Thanks! This has been a bit humbling. I am good with egg crate but I really did bugger up the background. I am trying to fix it, hopefully I will be able to. I picked up some more silicone to fill in the gaps of exposed foam. I added more peat moss to it to adhere.. I will check back on it later today. I was REALLY hoping to have this cured and ready to go by tonight or Monday morning, I am shooting for Tuesday now (unless I am really under estimating the time to cure the foam and silicone).

My only other real concern is, I may have over estimated the size of my tank.. it's starting to look pretty cramped with the background and wood pieces in!

I will hopefully have some good pictures of the background tonight.

----------


## Lija

Darn. I might get the same problem too. No more shopping for plants for me until start. And the store people just called that they just got in new shipment of terrarium plants  :Frown: (((
 And i cant find any wood that i like  :Frown:

----------


## Michael

I finished touching up the background. It came out okay, I would have used less foam in retrospect. Hopefully once I add plants and moss the warts will not show on it.

----------


## Lija

Wait. You are doing background outside the tank and it is not attached to a back wall?

----------


## Michael

> Wait. You are doing background outside the tank and it is not attached to a back wall?

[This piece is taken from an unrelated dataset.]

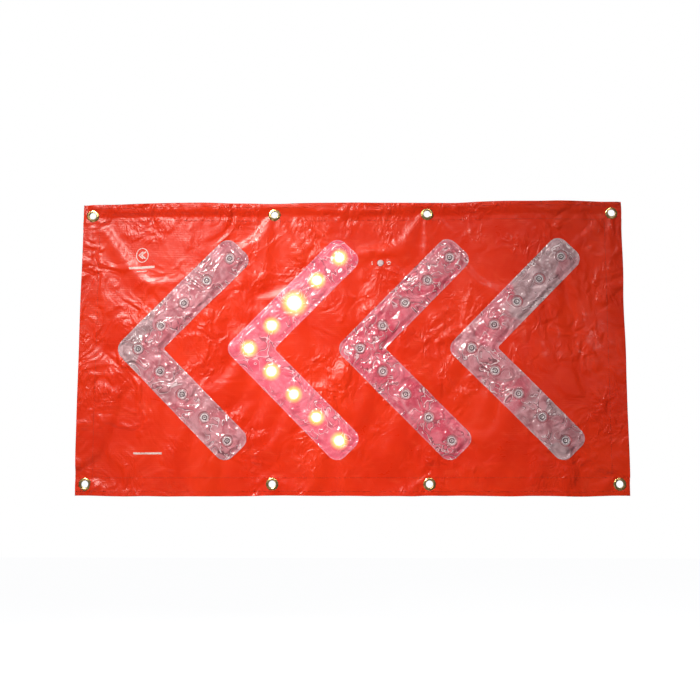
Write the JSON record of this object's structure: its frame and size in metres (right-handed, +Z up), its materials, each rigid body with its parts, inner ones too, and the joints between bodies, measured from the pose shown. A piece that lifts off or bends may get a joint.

Correct. It is attached to egg crate and will be dropped in once cured.

----------


## bill

Lessons, lessons, lessons. Ya know why you rarely see backgrounds built outside of the tank? Because they never work out well in the end. Most people either give up and do it in a conventional way, or fight with it for a while get it to fit and end up rebuilding it when it pulls away after some time  :Smile: 

Michael, this is all something that you can't rush. A lot is hurry up and wait. I think you are finding that out now. Foam needs at least 24 hours to cure, sometimes longer. I have had foam that I applied heavily and still hadn't cured 3 days later. Take your time. Don't rush things, your tank will look better in the end.  :Smile: 


Education is the most powerful weapon we can use to change the world ~ Nelson Mandela

----------


## Michael

> Lessons, lessons, lessons. Ya know why you rarely see backgrounds built outside of the tank? Because they never work out well in the end. Most people either give up and do it in a conventional way, or fight with it for a while get it to fit and end up rebuilding it when it pulls away after some time 
> 
> Michael, this is all something that you can't rush. A lot is hurry up and wait. I think you are finding that out now. Foam needs at least 24 hours to cure, sometimes longer. I have had foam that I applied heavily and still hadn't cured 3 days later. Take your time. Don't rush things, your tank will look better in the end. 
> 
> 
> Education is the most powerful weapon we can use to change the world ~ Nelson Mandela


You're right, it did not work out. The background looks nice but it does not quite fit correctly. Perhaps I should go with tree fern panel or something similiar.

----------


## Amy

Can you trim it down at all to fit?  That bites.

----------


## Michael

> Can you trim it down at all to fit?  That bites.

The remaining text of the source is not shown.